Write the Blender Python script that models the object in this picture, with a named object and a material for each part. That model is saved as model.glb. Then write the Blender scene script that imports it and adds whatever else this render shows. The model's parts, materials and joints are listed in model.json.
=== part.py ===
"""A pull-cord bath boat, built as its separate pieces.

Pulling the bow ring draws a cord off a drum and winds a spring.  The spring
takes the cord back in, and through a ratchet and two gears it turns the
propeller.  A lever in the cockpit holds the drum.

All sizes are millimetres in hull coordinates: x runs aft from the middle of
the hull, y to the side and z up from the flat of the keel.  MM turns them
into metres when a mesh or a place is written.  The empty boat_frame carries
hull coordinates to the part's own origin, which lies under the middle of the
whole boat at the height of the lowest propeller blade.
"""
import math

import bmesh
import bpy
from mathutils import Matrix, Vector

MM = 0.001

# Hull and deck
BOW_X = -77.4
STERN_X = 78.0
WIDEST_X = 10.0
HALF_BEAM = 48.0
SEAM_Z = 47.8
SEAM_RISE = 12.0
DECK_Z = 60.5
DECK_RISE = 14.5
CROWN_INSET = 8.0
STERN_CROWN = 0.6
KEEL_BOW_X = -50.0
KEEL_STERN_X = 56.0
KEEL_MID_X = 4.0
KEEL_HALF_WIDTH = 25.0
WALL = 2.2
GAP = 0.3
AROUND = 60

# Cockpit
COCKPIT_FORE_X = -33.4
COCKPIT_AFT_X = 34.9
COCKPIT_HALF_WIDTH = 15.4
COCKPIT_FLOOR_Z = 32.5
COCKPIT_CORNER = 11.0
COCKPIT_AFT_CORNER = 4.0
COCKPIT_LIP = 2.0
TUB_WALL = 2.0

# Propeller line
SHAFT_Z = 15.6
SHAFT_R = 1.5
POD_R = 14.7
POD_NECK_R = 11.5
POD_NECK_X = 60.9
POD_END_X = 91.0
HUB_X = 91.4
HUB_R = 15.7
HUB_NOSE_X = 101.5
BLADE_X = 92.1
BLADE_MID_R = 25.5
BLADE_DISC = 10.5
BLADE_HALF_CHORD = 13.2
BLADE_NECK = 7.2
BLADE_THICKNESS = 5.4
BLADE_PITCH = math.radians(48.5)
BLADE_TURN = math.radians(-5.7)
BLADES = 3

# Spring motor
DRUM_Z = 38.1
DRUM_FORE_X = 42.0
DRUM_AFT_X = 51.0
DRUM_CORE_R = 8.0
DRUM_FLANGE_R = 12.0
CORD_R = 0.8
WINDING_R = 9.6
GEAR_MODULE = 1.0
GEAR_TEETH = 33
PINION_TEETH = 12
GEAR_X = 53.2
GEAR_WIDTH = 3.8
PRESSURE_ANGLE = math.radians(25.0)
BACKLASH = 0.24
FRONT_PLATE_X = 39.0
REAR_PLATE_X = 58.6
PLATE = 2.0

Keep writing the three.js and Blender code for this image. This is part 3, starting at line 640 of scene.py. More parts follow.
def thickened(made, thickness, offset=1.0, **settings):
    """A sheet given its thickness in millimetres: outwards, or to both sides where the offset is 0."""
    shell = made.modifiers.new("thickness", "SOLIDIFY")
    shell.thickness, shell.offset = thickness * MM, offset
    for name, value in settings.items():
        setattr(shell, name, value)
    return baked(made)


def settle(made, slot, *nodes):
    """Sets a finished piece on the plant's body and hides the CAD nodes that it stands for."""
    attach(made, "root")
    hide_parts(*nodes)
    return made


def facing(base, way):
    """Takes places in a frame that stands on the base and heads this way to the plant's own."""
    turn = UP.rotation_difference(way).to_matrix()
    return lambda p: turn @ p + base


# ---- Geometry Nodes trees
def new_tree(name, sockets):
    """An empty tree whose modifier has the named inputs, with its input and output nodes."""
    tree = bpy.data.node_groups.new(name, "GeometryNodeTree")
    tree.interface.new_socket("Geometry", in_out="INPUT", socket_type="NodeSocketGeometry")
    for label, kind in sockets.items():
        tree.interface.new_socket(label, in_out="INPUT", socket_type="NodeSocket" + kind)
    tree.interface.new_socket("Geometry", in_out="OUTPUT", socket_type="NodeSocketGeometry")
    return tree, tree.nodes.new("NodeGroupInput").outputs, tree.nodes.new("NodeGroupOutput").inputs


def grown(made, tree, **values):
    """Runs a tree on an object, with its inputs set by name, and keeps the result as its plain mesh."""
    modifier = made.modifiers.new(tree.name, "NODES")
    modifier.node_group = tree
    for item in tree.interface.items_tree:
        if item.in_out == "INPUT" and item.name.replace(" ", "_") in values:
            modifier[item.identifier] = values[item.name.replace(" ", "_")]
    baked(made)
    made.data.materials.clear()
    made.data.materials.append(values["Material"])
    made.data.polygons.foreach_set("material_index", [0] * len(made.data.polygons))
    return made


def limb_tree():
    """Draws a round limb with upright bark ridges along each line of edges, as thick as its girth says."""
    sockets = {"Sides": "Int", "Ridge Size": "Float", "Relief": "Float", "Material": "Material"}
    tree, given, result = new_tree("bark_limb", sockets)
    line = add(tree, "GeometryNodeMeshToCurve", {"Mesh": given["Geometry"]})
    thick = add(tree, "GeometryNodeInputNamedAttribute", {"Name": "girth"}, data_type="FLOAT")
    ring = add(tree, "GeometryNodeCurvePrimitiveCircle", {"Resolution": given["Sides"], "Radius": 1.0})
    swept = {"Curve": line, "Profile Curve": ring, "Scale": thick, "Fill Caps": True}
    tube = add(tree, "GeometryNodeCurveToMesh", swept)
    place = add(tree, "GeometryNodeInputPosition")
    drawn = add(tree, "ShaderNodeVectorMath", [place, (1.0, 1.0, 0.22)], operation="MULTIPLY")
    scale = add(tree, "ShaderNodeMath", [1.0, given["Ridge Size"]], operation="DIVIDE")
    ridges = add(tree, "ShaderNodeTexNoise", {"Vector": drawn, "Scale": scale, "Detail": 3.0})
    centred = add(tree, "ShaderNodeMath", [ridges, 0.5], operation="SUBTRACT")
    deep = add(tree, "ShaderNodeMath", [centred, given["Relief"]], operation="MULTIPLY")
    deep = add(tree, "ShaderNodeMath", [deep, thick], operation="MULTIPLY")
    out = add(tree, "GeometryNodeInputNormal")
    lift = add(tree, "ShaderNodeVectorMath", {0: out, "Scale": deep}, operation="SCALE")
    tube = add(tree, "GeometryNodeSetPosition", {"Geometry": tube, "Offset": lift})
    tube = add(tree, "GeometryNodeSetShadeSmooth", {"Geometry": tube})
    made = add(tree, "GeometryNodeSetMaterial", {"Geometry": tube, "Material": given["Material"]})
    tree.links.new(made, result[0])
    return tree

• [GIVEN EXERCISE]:
Reproduce the material exactly, with every line intact.

• [FINAL ANSWER]:
Write the Blender Python script that models the object in this picture, with a named object and a material for each part. That model is saved as model.glb. Then write the Blender scene script that imports it and adds whatever else this render shows. The model's parts, materials and joints are listed in model.json.
=== part.py ===
"""A pull-cord bath boat, built as its separate pieces.

Pulling the bow ring draws a cord off a drum and winds a spring.  The spring
takes the cord back in, and through a ratchet and two gears it turns the
propeller.  A lever in the cockpit holds the drum.

All sizes are millimetres in hull coordinates: x runs aft from the middle of
the hull, y to the side and z up from the flat of the keel.  MM turns them
into metres when a mesh or a place is written.  The empty boat_frame carries
hull coordinates to the part's own origin, which lies under the middle of the
whole boat at the height of the lowest propeller blade.
"""
import math

import bmesh
import bpy
from mathutils import Matrix, Vector

MM = 0.001

# Hull and deck
BOW_X = -77.4
STERN_X = 78.0
WIDEST_X = 10.0
HALF_BEAM = 48.0
SEAM_Z = 47.8
SEAM_RISE = 12.0
DECK_Z = 60.5
DECK_RISE = 14.5
CROWN_INSET = 8.0
STERN_CROWN = 0.6
KEEL_BOW_X = -50.0
KEEL_STERN_X = 56.0
KEEL_MID_X = 4.0
KEEL_HALF_WIDTH = 25.0
WALL = 2.2
GAP = 0.3
AROUND = 60

# Cockpit
COCKPIT_FORE_X = -33.4
COCKPIT_AFT_X = 34.9
COCKPIT_HALF_WIDTH = 15.4
COCKPIT_FLOOR_Z = 32.5
COCKPIT_CORNER = 11.0
COCKPIT_AFT_CORNER = 4.0
COCKPIT_LIP = 2.0
TUB_WALL = 2.0

# Propeller line
SHAFT_Z = 15.6
SHAFT_R = 1.5
POD_R = 14.7
POD_NECK_R = 11.5
POD_NECK_X = 60.9
POD_END_X = 91.0
HUB_X = 91.4
HUB_R = 15.7
HUB_NOSE_X = 101.5
BLADE_X = 92.1
BLADE_MID_R = 25.5
BLADE_DISC = 10.5
BLADE_HALF_CHORD = 13.2
BLADE_NECK = 7.2
BLADE_THICKNESS = 5.4
BLADE_PITCH = math.radians(48.5)
BLADE_TURN = math.radians(-5.7)
BLADES = 3

# Spring motor
DRUM_Z = 38.1
DRUM_FORE_X = 42.0
DRUM_AFT_X = 51.0
DRUM_CORE_R = 8.0
DRUM_FLANGE_R = 12.0
CORD_R = 0.8
WINDING_R = 9.6
GEAR_MODULE = 1.0
GEAR_TEETH = 33
PINION_TEETH = 12
GEAR_X = 53.2
GEAR_WIDTH = 3.8
PRESSURE_ANGLE = math.radians(25.0)
BACKLASH = 0.24
FRONT_PLATE_X = 39.0
REAR_PLATE_X = 58.6
PLATE = 2.0

Keep writing the three.js and Blender code for this image. This is part 3, starting at line 640 of scene.py. More parts follow.
def thickened(made, thickness, offset=1.0, **settings):
    """A sheet given its thickness in millimetres: outwards, or to both sides where the offset is 0."""
    shell = made.modifiers.new("thickness", "SOLIDIFY")
    shell.thickness, shell.offset = thickness * MM, offset
    for name, value in settings.items():
        setattr(shell, name, value)
    return baked(made)


def settle(made, slot, *nodes):
    """Sets a finished piece on the plant's body and hides the CAD nodes that it stands for."""
    attach(made, "root")
    hide_parts(*nodes)
    return made


def facing(base, way):
    """Takes places in a frame that stands on the base and heads this way to the plant's own."""
    turn = UP.rotation_difference(way).to_matrix()
    return lambda p: turn @ p + base


# ---- Geometry Nodes trees
def new_tree(name, sockets):
    """An empty tree whose modifier has the named inputs, with its input and output nodes."""
    tree = bpy.data.node_groups.new(name, "GeometryNodeTree")
    tree.interface.new_socket("Geometry", in_out="INPUT", socket_type="NodeSocketGeometry")
    for label, kind in sockets.items():
        tree.interface.new_socket(label, in_out="INPUT", socket_type="NodeSocket" + kind)
    tree.interface.new_socket("Geometry", in_out="OUTPUT", socket_type="NodeSocketGeometry")
    return tree, tree.nodes.new("NodeGroupInput").outputs, tree.nodes.new("NodeGroupOutput").inputs


def grown(made, tree, **values):
    """Runs a tree on an object, with its inputs set by name, and keeps the result as its plain mesh."""
    modifier = made.modifiers.new(tree.name, "NODES")
    modifier.node_group = tree
    for item in tree.interface.items_tree:
        if item.in_out == "INPUT" and item.name.replace(" ", "_") in values:
            modifier[item.identifier] = values[item.name.replace(" ", "_")]
    baked(made)
    made.data.materials.clear()
    made.data.materials.append(values["Material"])
    made.data.polygons.foreach_set("material_index", [0] * len(made.data.polygons))
    return made


def limb_tree():
    """Draws a round limb with upright bark ridges along each line of edges, as thick as its girth says."""
    sockets = {"Sides": "Int", "Ridge Size": "Float", "Relief": "Float", "Material": "Material"}
    tree, given, result = new_tree("bark_limb", sockets)
    line = add(tree, "GeometryNodeMeshToCurve", {"Mesh": given["Geometry"]})
    thick = add(tree, "GeometryNodeInputNamedAttribute", {"Name": "girth"}, data_type="FLOAT")
    ring = add(tree, "GeometryNodeCurvePrimitiveCircle", {"Resolution": given["Sides"], "Radius": 1.0})
    swept = {"Curve": line, "Profile Curve": ring, "Scale": thick, "Fill Caps": True}
    tube = add(tree, "GeometryNodeCurveToMesh", swept)
    place = add(tree, "GeometryNodeInputPosition")
    drawn = add(tree, "ShaderNodeVectorMath", [place, (1.0, 1.0, 0.22)], operation="MULTIPLY")
    scale = add(tree, "ShaderNodeMath", [1.0, given["Ridge Size"]], operation="DIVIDE")
    ridges = add(tree, "ShaderNodeTexNoise", {"Vector": drawn, "Scale": scale, "Detail": 3.0})
    centred = add(tree, "ShaderNodeMath", [ridges, 0.5], operation="SUBTRACT")
    deep = add(tree, "ShaderNodeMath", [centred, given["Relief"]], operation="MULTIPLY")
    deep = add(tree, "ShaderNodeMath", [deep, thick], operation="MULTIPLY")
    out = add(tree, "GeometryNodeInputNormal")
    lift = add(tree, "ShaderNodeVectorMath", {0: out, "Scale": deep}, operation="SCALE")
    tube = add(tree, "GeometryNodeSetPosition", {"Geometry": tube, "Offset": lift})
    tube = add(tree, "GeometryNodeSetShadeSmooth", {"Geometry": tube})
    made = add(tree, "GeometryNodeSetMaterial", {"Geometry": tube, "Material": given["Material"]})
    tree.links.new(made, result[0])
    return tree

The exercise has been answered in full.